Engineering Dept. Gets Alum’s Name
The $15 million gift from executive John Mork and family will support USC interdisciplinary research in chemical engineering, materials science and petroleum engineering.
John Mork, chief executive officer of the Denver-based Energy Corporation of America, with his wife Julie.
Photo/Bill Ross; front-page photo by Irene Fertik
Photo/Bill Ross; front-page photo by Irene Fertik
The gift from John Mork, chief executive officer of the Denver-based Energy Corporation of America; his wife Julie; and adult children Kyle and Alison establishes the Mork Family Department of Chemical Engineering and Materials Science.
Since 1989, petroleum engineering has been a program within chemical engineering.
“Advances at the nano-bio-chemical interface will have a significant impact on many fronts, including our ability to develop a new means of energy production, for example, through fuel cells and new materials to facilitate the conversion of natural gas to hydrogen,” said Mork, who oversees a privately held company that would rank among the top 50 largest oil and gas companies in the country if it were publicly owned.
“We are deeply indebted to John Mork, who is a visionary alumnus and partner committed to academic endeavors of the highest caliber,” said USC President Steven B. Sample, who is an electrical engineer on the faculty of the USC Viterbi School.
“The Mork family’s naming gift will allow us to strengthen our research and teaching in fields of vital importance to society, while enabling faculty and students to collaborate across disciplines to develop chemical, biological and nanotechnology innovations that we’re only beginning to imagine today,” Sample said.
Dean Yannis Yortsos, a chemical engineer, said the departments of chemical engineering and materials science were merged to maximize faculty expertise and collaborative efforts.

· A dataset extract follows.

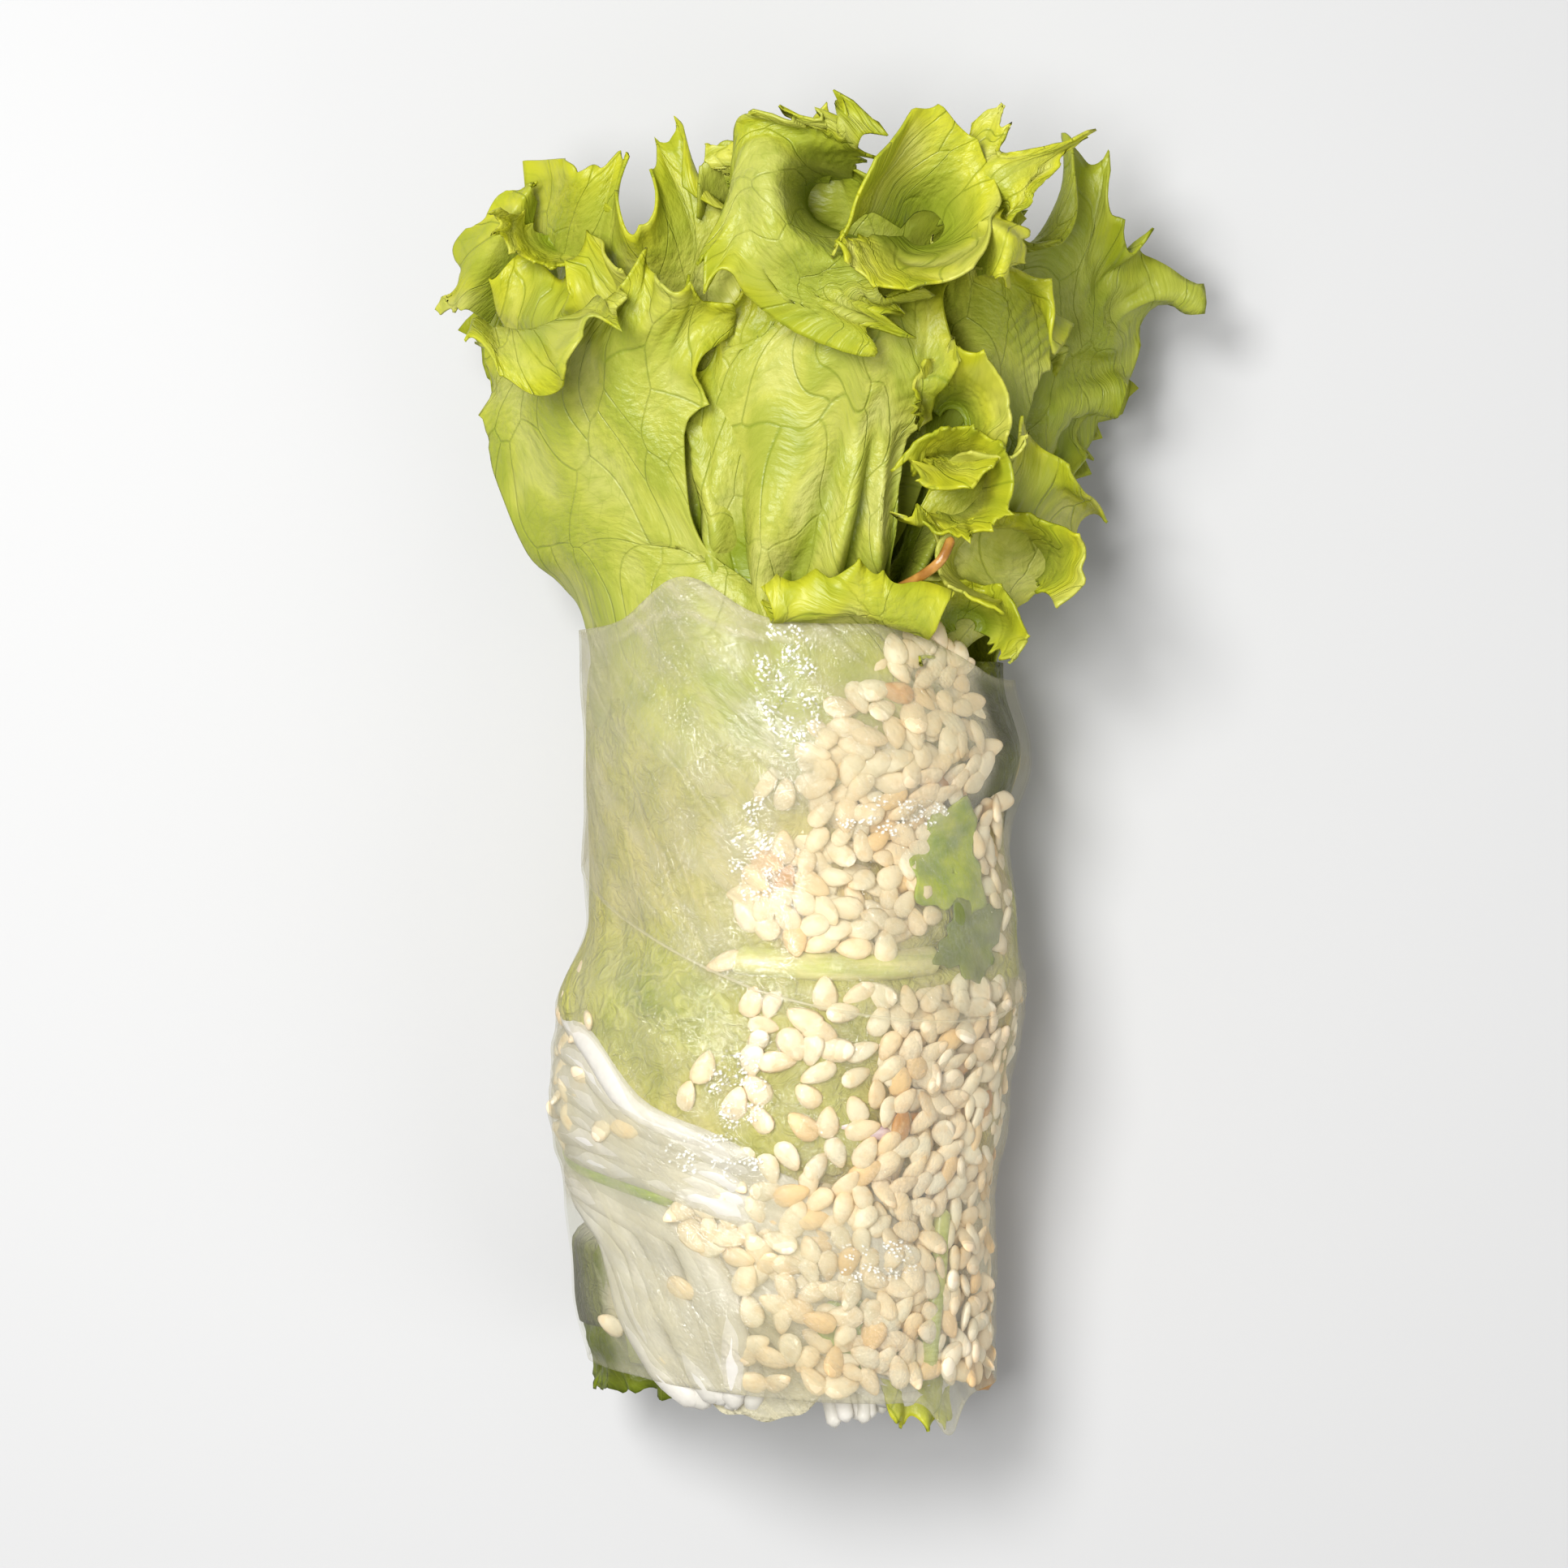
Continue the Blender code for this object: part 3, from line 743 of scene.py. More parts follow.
sheet(
    "tip_between", size=(60, 40), seed=77, free=0.4, teeth=(3, 1.8), frill=(0.4, 2.6), side_frill=(0.2, 2),
    waves=(4, 0.5),
    through=(
        ((-10, 54, 28), (-7, 54, 30), (-3, 55, 31)),
        ((-9.5, 59, 29), (-6, 60, 32), (-2, 60, 33)),
        ((-8.5, 62.4, 30), (-6.2, 61.6, 33), (-3.8, 63.6, 33), (-1.2, 61.6, 34)),
    ),
)
sheet(
    "shoulder_right", size=(80, 50), seed=79, tone=0.15, teeth=(5, 1.8), frill=(0.35, 3.2),
    side_frill=(0.3, 3),
    through=(
        ((11, 50, 22), (15, 51, 24), (19.5, 49, 21)),
        ((12, 58, 25), (16.5, 59.5, 28), (22, 56.5, 23)),
        ((12, 63.5, 29), (17, 64.5, 32), (22.6, 61.5, 27)),
        ((12.5, 65, 31), (17.5, 64.8, 34), (22.8, 60.6, 29.5)),
    ),
)
sheet(
    "leaf_between", size=(60, 50), seed=87, free=0.6, tone=0.1, teeth=(4, 1.8), frill=(0.2, 3),
    side_frill=(0, 3), waves=(5, 0.5), pleats=(3, 0.8),
    through=(
        ((-11, 30, 24), (-6, 30, 26.5), (0, 30, 27)),
        ((-12, 44, 25.5), (-6.6, 45, 29), (0, 45, 28)),
        ((-12, 56, 28), (-6.6, 58, 31.5), (-1, 58, 30.5)),
    ),
)
sheet(
    "inner_low", seed=81, teeth=(8, 2.6), **INNER,
    through=(
        ((-12, 30, 8), (0, 30, 9), (12, 30, 8)),
        ((-16, 46, 8), (0, 46, 11), (15, 46, 7)),
        ((-19, 60, 11), (-2, 63, 13), (18, 58, 9)),
    ),
)
sheet(
    "inner_right", seed=83, **INNER,
    through=(
        ((2, 30, 14), (8, 30, 17), (14, 30, 14)),
        ((6, 46, 12), (14, 47, 17), (21, 44, 11)),
        ((10, 60, 14), (18, 62, 19), (27, 55, 12)),
    ),
)
sheet(
    "inner_left", seed=85, **INNER,
    through=(
        ((-14, 30, 14), (-8, 30, 17), (-2, 30, 14)),
        ((-21, 46, 11), (-13, 47, 18), (-4, 46, 15)),
        ((-24, 59, 13), (-14, 63, 20), (-3, 61, 18)),
    ),
)

# What the two small curls share.
SMALL_CURL = dict(
    height=5.5, tilt=(-0.2, 0), hole=0.4, stiff=0.3, teeth=(7, 2.4), frill=(0.75, 2.4), waves=(3, 0.6)
)
curl(
    "leaf_curl_right", centre=(19.2, 40.2, 20), radius=(5.2, 3.3), height=8, around=(-160, 130),
    tilt=(-0.15, 0.1), hole=0.5, seed=41, stiff=0.4, teeth=(6, 1.6), frill=(0.26, 2.4),
)
curl(
    "curl_left", centre=(-21.3, 70.2, 20), radius=(3.6, 2.6), height=5, around=(70, 280), tilt=(0, 0.1),
    seed=45, teeth=(4, 1.8), frill=(0.35, 2.6), waves=(4, 0.5),
)
curl("curl_small_upper", centre=(14, 52.4, 26.5), radius=(3, 3.8), around=(-60, 190), seed=47, **SMALL_CURL)
curl("curl_small_lower", centre=(14, 46.8, 26), radius=(3, 3.4), around=(-40, 200), seed=49, **SMALL_CURL)
curl(
    "curl_mouth", centre=(15.4, 34.6, 23), radius=(3.8, 2.8), height=4, around=(-120, 120), tilt=(-0.2, 0.1),
    seed=51, tone=0.2, stiff=0.35, teeth=(6, 1.6), frill=(0.4, 2.4), waves=(4, 0.6),
)


# ---------------------------------------------------------------- what the film holds: places


def seam(a):
    """The loose edge of the film's last turn, running slantwise across the roll."""
    return 3 - 0.42 * (a + 5) + 0.011 * (a + 5) ** 2 * ramp(a, -5, 0)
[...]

“This gift, along with the merger, is propelling an exciting synergy of research interests among the chemical engineering, materials science and petroleum engineering faculty, and strengthening our teaching, particularly for undergraduates,” he said. “This is the only chemical engineering and materials science department to be named, and we have become a rare engineering school that has two named departments.”
Yortsos said a portion of the gift – which coincides with the celebration of USC’s 125th anniversary and the school’s centennial – will be used to support efforts to retain undergraduate students in petroleum engineering.
The gift is the second to name an engineering department at USC and one of several major gifts received by the USC Viterbi School of Engineering since the inception of its $300-million fund-raising initiative.
Mork and his wife, who live in Denver, built an oil and gas exploration and production company from the ground up. Today, Energy Corporation of America is an industry powerhouse with more than 5,000 gas-producing wells across the United States and New Zealand.
In 2002, Mork became a member of the Viterbi School Board of Councilors, and in 2003, he received the school’s Distinguished Alumnus Award.